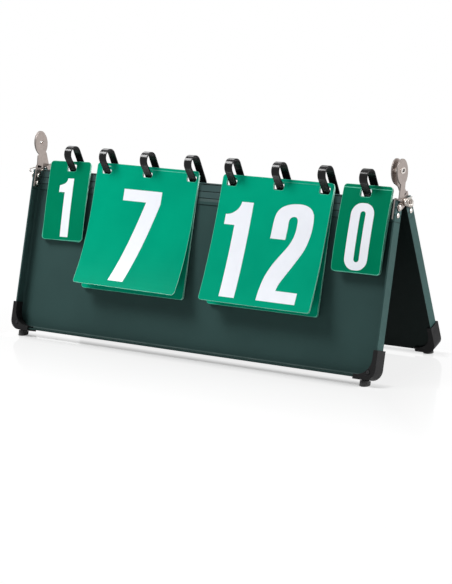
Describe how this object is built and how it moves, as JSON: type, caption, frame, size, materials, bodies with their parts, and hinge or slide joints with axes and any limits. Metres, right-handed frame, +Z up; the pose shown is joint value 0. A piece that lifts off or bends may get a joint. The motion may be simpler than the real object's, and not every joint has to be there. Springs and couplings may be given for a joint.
{
  "type": "flip scoreboard",
  "caption": "Table-top flip scoreboard: two hinged tray shells standing as an A-frame, with numbered flip cards on ring straps.",
  "frame": {"origin": "on the standing surface, midway between the ends and between the front and back feet", "axes": "+X along the board to the right, +Y to the back, +Z up"},
  "size_m": [0.3986, 0.1174, 0.1806],
  "materials": {
    "shell_green": "satin dark green moulding",
    "cap_black": "satin black moulding",
    "foot_rubber": "matt black rubber",
    "strap_black": "glossy black strap",
    "card_green": "semi-gloss green card with printed numeral",
    "plated_steel": "nickel-plated steel",
    "spring_steel": "bright spring wire"
  },
  "bodies": {
    "back_frame": {"back_shell": "shell_green", "back_left_cap": "cap_black", "back_left_cap_screw": "plated_steel", "back_left_foot": "foot_rubber", "back_left_leaf": "plated_steel", "back_left_lever": "plated_steel", "back_left_upper_rivet": "plated_steel", "back_left_lower_rivet": "plated_steel", "back_right_cap": "cap_black", "back_right_cap_screw": "plated_steel", "back_right_foot": "foot_rubber", "back_right_leaf": "plated_steel", "back_right_lever": "plated_steel", "back_right_upper_rivet": "plated_steel", "back_right_lower_rivet": "plated_steel", "left_pin": "plated_steel", "right_pin": "plated_steel", "left_spring": "spring_steel", "right_spring": "spring_steel"},
    "front_frame": {"front_shell": "shell_green", "front_left_cap": "cap_black", "front_left_cap_screw": "plated_steel", "front_left_foot": "foot_rubber", "front_left_leaf": "plated_steel", "front_left_lever": "plated_steel", "front_left_upper_rivet": "plated_steel", "front_left_lower_rivet": "plated_steel", "front_right_cap": "cap_black", "front_right_cap_screw": "plated_steel", "front_right_foot": "foot_rubber", "front_right_leaf": "plated_steel", "front_right_lever": "plated_steel", "front_right_upper_rivet": "plated_steel", "front_right_lower_rivet": "plated_steel"},
    "ring_1": {"ring_1": "strap_black"},
    "ring_2": {"ring_2": "strap_black"},
    "ring_3": {"ring_3": "strap_black"},
    "ring_4": {"ring_4": "strap_black"},
    "ring_5": {"ring_5": "strap_black"},
    "ring_6": {"ring_6": "strap_black"},
    "ring_7": {"ring_7": "strap_black"},
    "ring_8": {"ring_8": "strap_black"},
    "set_left_stack": {"set_left_rear_card": "card_green", "set_left_middle_card": "card_green"},
    "set_left_card": {"set_left_front_card": "card_green"},
    "points_left_stack": {"points_left_rear_card": "card_green", "points_left_middle_card": "card_green"},
    "points_left_card": {"points_left_front_card": "card_green"},
    "points_right_stack": {"points_right_rear_card": "card_green", "points_right_middle_card": "card_green"},
    "points_right_card": {"points_right_front_card": "card_green"},
    "set_right_stack": {"set_right_rear_card": "card_green", "set_right_middle_card": "card_green"},
    "set_right_card": {"set_right_front_card": "card_green"}
  },
  "joints": [
    {"name": "front_fold", "type": "hinge", "parent": "back_frame", "child": "front_frame", "pos_m": [0, 0, 0.14358], "axis": [1, 0, 0], "range_deg": [0, 35.8]},
    {"name": "ring_1_swivel", "type": "hinge", "parent": "back_frame", "child": "ring_1", "pos_m": [-0.1524, 0.00635, 0.14268], "axis": [-1, 0, 0], "range_deg": [0, 12]},
    {"name": "ring_2_swivel", "type": "hinge", "parent": "back_frame", "child": "ring_2", "pos_m": [-0.1121, 0.00635, 0.14268], "axis": [-1, 0, 0], "range_deg": [0, 12]},
    {"name": "ring_3_swivel", "type": "hinge", "parent": "back_frame", "child": "ring_3", "pos_m": [-0.066, 0.00635, 0.14268], "axis": [-1, 0, 0], "range_deg": [0, 12]},
    {"name": "ring_4_swivel", "type": "hinge", "parent": "back_frame", "child": "ring_4", "pos_m": [-0.0177, 0.00635, 0.14268], "axis": [-1, 0, 0], "range_deg": [0, 12]},
    {"name": "ring_5_swivel", "type": "hinge", "parent": "back_frame", "child": "ring_5", "pos_m": [0.0253, 0.00635, 0.14268], "axis": [-1, 0, 0], "range_deg": [0, 12]},
    {"name": "ring_6_swivel", "type": "hinge", "parent": "back_frame", "child": "ring_6", "pos_m": [0.0736, 0.00635, 0.14268], "axis": [-1, 0, 0], "range_deg": [0, 12]},
    {"name": "ring_7_swivel", "type": "hinge", "parent": "back_frame", "child": "ring_7", "pos_m": [0.1197, 0.00635, 0.14268], "axis": [-1, 0, 0], "range_deg": [0, 12]},
    {"name": "ring_8_swivel", "type": "hinge", "parent": "back_frame", "child": "ring_8", "pos_m": [0.16, 0.00635, 0.14268], "axis": [-1, 0, 0], "range_deg": [0, 12]},
    {"name": "set_left_stack_lift", "type": "hinge", "parent": "ring_1", "child": "set_left_stack", "pos_m": [-0.1542, -0.00083, 0.15494], "axis": [-1, 0, 0], "range_deg": [0, 20]},
    {"name": "set_left_card_lift", "type": "hinge", "parent": "set_left_stack", "child": "set_left_card", "pos_m": [-0.1542, -0.00205, 0.1557], "axis": [-1, 0, 0], "range_deg": [0, 60]},
    {"name": "points_left_stack_lift", "type": "hinge", "parent": "ring_3", "child": "points_left_stack", "pos_m": [-0.0668, -0.00136, 0.15332], "axis": [-1, 0, 0], "range_deg": [0, 20]},
    {"name": "points_left_card_lift", "type": "hinge", "parent": "points_left_stack", "child": "points_left_card", "pos_m": [-0.0668, -0.00187, 0.15627], "axis": [-1, 0, 0], "range_deg": [0, 60]},
    {"name": "points_right_stack_lift", "type": "hinge", "parent": "ring_6", "child": "points_right_stack", "pos_m": [0.0718, -0.00139, 0.15323], "axis": [-1, 0, 0], "range_deg": [0, 20]},
    {"name": "points_right_card_lift", "type": "hinge", "parent": "points_right_stack", "child": "points_right_card", "pos_m": [0.0718, -0.00224, 0.15513], "axis": [-1, 0, 0], "range_deg": [0, 60]},
    {"name": "set_right_stack_lift", "type": "hinge", "parent": "ring_8", "child": "set_right_stack", "pos_m": [0.1613, -0.00147, 0.15491], "axis": [-1, 0, 0], "range_deg": [0, 20]},
    {"name": "set_right_card_lift", "type": "hinge", "parent": "set_right_stack", "child": "set_right_card", "pos_m": [0.1613, -0.00269, 0.15568], "axis": [-1, 0, 0], "range_deg": [0, 60]}
  ],
  "couplings": [
    {"joint": "ring_2_swivel", "follows": "ring_3_swivel", "ratio": 1},
    {"joint": "ring_4_swivel", "follows": "ring_3_swivel", "ratio": 1},
    {"joint": "ring_5_swivel", "follows": "ring_6_swivel", "ratio": 1},
    {"joint": "ring_7_swivel", "follows": "ring_6_swivel", "ratio": 1}
  ]
}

──────

• [Instruction]:
Print all of the data exactly as it was given.

• [Final answer]:
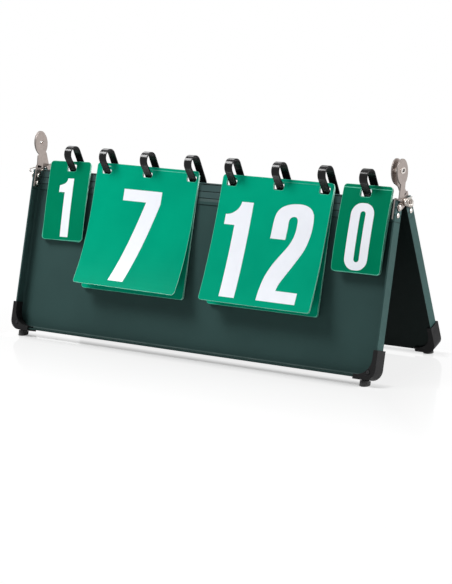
Describe how this object is built and how it moves, as JSON: type, caption, frame, size, materials, bodies with their parts, and hinge or slide joints with axes and any limits. Metres, right-handed frame, +Z up; the pose shown is joint value 0. A piece that lifts off or bends may get a joint. The motion may be simpler than the real object's, and not every joint has to be there. Springs and couplings may be given for a joint.
{
  "type": "flip scoreboard",
  "caption": "Table-top flip scoreboard: two hinged tray shells standing as an A-frame, with numbered flip cards on ring straps.",
  "frame": {"origin": "on the standing surface, midway between the ends and between the front and back feet", "axes": "+X along the board to the right, +Y to the back, +Z up"},
  "size_m": [0.3986, 0.1174, 0.1806],
  "materials": {
    "shell_green": "satin dark green moulding",
    "cap_black": "satin black moulding",
    "foot_rubber": "matt black rubber",
    "strap_black": "glossy black strap",
    "card_green": "semi-gloss green card with printed numeral",
    "plated_steel": "nickel-plated steel",
    "spring_steel": "bright spring wire"
  },
  "bodies": {
    "back_frame": {"back_shell": "shell_green", "back_left_cap": "cap_black", "back_left_cap_screw": "plated_steel", "back_left_foot": "foot_rubber", "back_left_leaf": "plated_steel", "back_left_lever": "plated_steel", "back_left_upper_rivet": "plated_steel", "back_left_lower_rivet": "plated_steel", "back_right_cap": "cap_black", "back_right_cap_screw": "plated_steel", "back_right_foot": "foot_rubber", "back_right_leaf": "plated_steel", "back_right_lever": "plated_steel", "back_right_upper_rivet": "plated_steel", "back_right_lower_rivet": "plated_steel", "left_pin": "plated_steel", "right_pin": "plated_steel", "left_spring": "spring_steel", "right_spring": "spring_steel"},
    "front_frame": {"front_shell": "shell_green", "front_left_cap": "cap_black", "front_left_cap_screw": "plated_steel", "front_left_foot": "foot_rubber", "front_left_leaf": "plated_steel", "front_left_lever": "plated_steel", "front_left_upper_rivet": "plated_steel", "front_left_lower_rivet": "plated_steel", "front_right_cap": "cap_black", "front_right_cap_screw": "plated_steel", "front_right_foot": "foot_rubber", "front_right_leaf": "plated_steel", "front_right_lever": "plated_steel", "front_right_upper_rivet": "plated_steel", "front_right_lower_rivet": "plated_steel"},
    "ring_1": {"ring_1": "strap_black"},
    "ring_2": {"ring_2": "strap_black"},
    "ring_3": {"ring_3": "strap_black"},
    "ring_4": {"ring_4": "strap_black"},
    "ring_5": {"ring_5": "strap_black"},
    "ring_6": {"ring_6": "strap_black"},
    "ring_7": {"ring_7": "strap_black"},
    "ring_8": {"ring_8": "strap_black"},
    "set_left_stack": {"set_left_rear_card": "card_green", "set_left_middle_card": "card_green"},
    "set_left_card": {"set_left_front_card": "card_green"},
    "points_left_stack": {"points_left_rear_card": "card_green", "points_left_middle_card": "card_green"},
    "points_left_card": {"points_left_front_card": "card_green"},
    "points_right_stack": {"points_right_rear_card": "card_green", "points_right_middle_card": "card_green"},
    "points_right_card": {"points_right_front_card": "card_green"},
    "set_right_stack": {"set_right_rear_card": "card_green", "set_right_middle_card": "card_green"},
    "set_right_card": {"set_right_front_card": "card_green"}
  },
  "joints": [
    {"name": "front_fold", "type": "hinge", "parent": "back_frame", "child": "front_frame", "pos_m": [0, 0, 0.14358], "axis": [1, 0, 0], "range_deg": [0, 35.8]},
    {"name": "ring_1_swivel", "type": "hinge", "parent": "back_frame", "child": "ring_1", "pos_m": [-0.1524, 0.00635, 0.14268], "axis": [-1, 0, 0], "range_deg": [0, 12]},
    {"name": "ring_2_swivel", "type": "hinge", "parent": "back_frame", "child": "ring_2", "pos_m": [-0.1121, 0.00635, 0.14268], "axis": [-1, 0, 0], "range_deg": [0, 12]},
    {"name": "ring_3_swivel", "type": "hinge", "parent": "back_frame", "child": "ring_3", "pos_m": [-0.066, 0.00635, 0.14268], "axis": [-1, 0, 0], "range_deg": [0, 12]},
    {"name": "ring_4_swivel", "type": "hinge", "parent": "back_frame", "child": "ring_4", "pos_m": [-0.0177, 0.00635, 0.14268], "axis": [-1, 0, 0], "range_deg": [0, 12]},
    {"name": "ring_5_swivel", "type": "hinge", "parent": "back_frame", "child": "ring_5", "pos_m": [0.0253, 0.00635, 0.14268], "axis": [-1, 0, 0], "range_deg": [0, 12]},
    {"name": "ring_6_swivel", "type": "hinge", "parent": "back_frame", "child": "ring_6", "pos_m": [0.0736, 0.00635, 0.14268], "axis": [-1, 0, 0], "range_deg": [0, 12]},
    {"name": "ring_7_swivel", "type": "hinge", "parent": "back_frame", "child": "ring_7", "pos_m": [0.1197, 0.00635, 0.14268], "axis": [-1, 0, 0], "range_deg": [0, 12]},
    {"name": "ring_8_swivel", "type": "hinge", "parent": "back_frame", "child": "ring_8", "pos_m": [0.16, 0.00635, 0.14268], "axis": [-1, 0, 0], "range_deg": [0, 12]},
    {"name": "set_left_stack_lift", "type": "hinge", "parent": "ring_1", "child": "set_left_stack", "pos_m": [-0.1542, -0.00083, 0.15494], "axis": [-1, 0, 0], "range_deg": [0, 20]},
    {"name": "set_left_card_lift", "type": "hinge", "parent": "set_left_stack", "child": "set_left_card", "pos_m": [-0.1542, -0.00205, 0.1557], "axis": [-1, 0, 0], "range_deg": [0, 60]},
    {"name": "points_left_stack_lift", "type": "hinge", "parent": "ring_3", "child": "points_left_stack", "pos_m": [-0.0668, -0.00136, 0.15332], "axis": [-1, 0, 0], "range_deg": [0, 20]},
    {"name": "points_left_card_lift", "type": "hinge", "parent": "points_left_stack", "child": "points_left_card", "pos_m": [-0.0668, -0.00187, 0.15627], "axis": [-1, 0, 0], "range_deg": [0, 60]},
    {"name": "points_right_stack_lift", "type": "hinge", "parent": "ring_6", "child": "points_right_stack", "pos_m": [0.0718, -0.00139, 0.15323], "axis": [-1, 0, 0], "range_deg": [0, 20]},
    {"name": "points_right_card_lift", "type": "hinge", "parent": "points_right_stack", "child": "points_right_card", "pos_m": [0.0718, -0.00224, 0.15513], "axis": [-1, 0, 0], "range_deg": [0, 60]},
    {"name": "set_right_stack_lift", "type": "hinge", "parent": "ring_8", "child": "set_right_stack", "pos_m": [0.1613, -0.00147, 0.15491], "axis": [-1, 0, 0], "range_deg": [0, 20]},
    {"name": "set_right_card_lift", "type": "hinge", "parent": "set_right_stack", "child": "set_right_card", "pos_m": [0.1613, -0.00269, 0.15568], "axis": [-1, 0, 0], "range_deg": [0, 60]}
  ],
  "couplings": [
    {"joint": "ring_2_swivel", "follows": "ring_3_swivel", "ratio": 1},
    {"joint": "ring_4_swivel", "follows": "ring_3_swivel", "ratio": 1},
    {"joint": "ring_5_swivel", "follows": "ring_6_swivel", "ratio": 1},
    {"joint": "ring_7_swivel", "follows": "ring_6_swivel", "ratio": 1}
  ]
}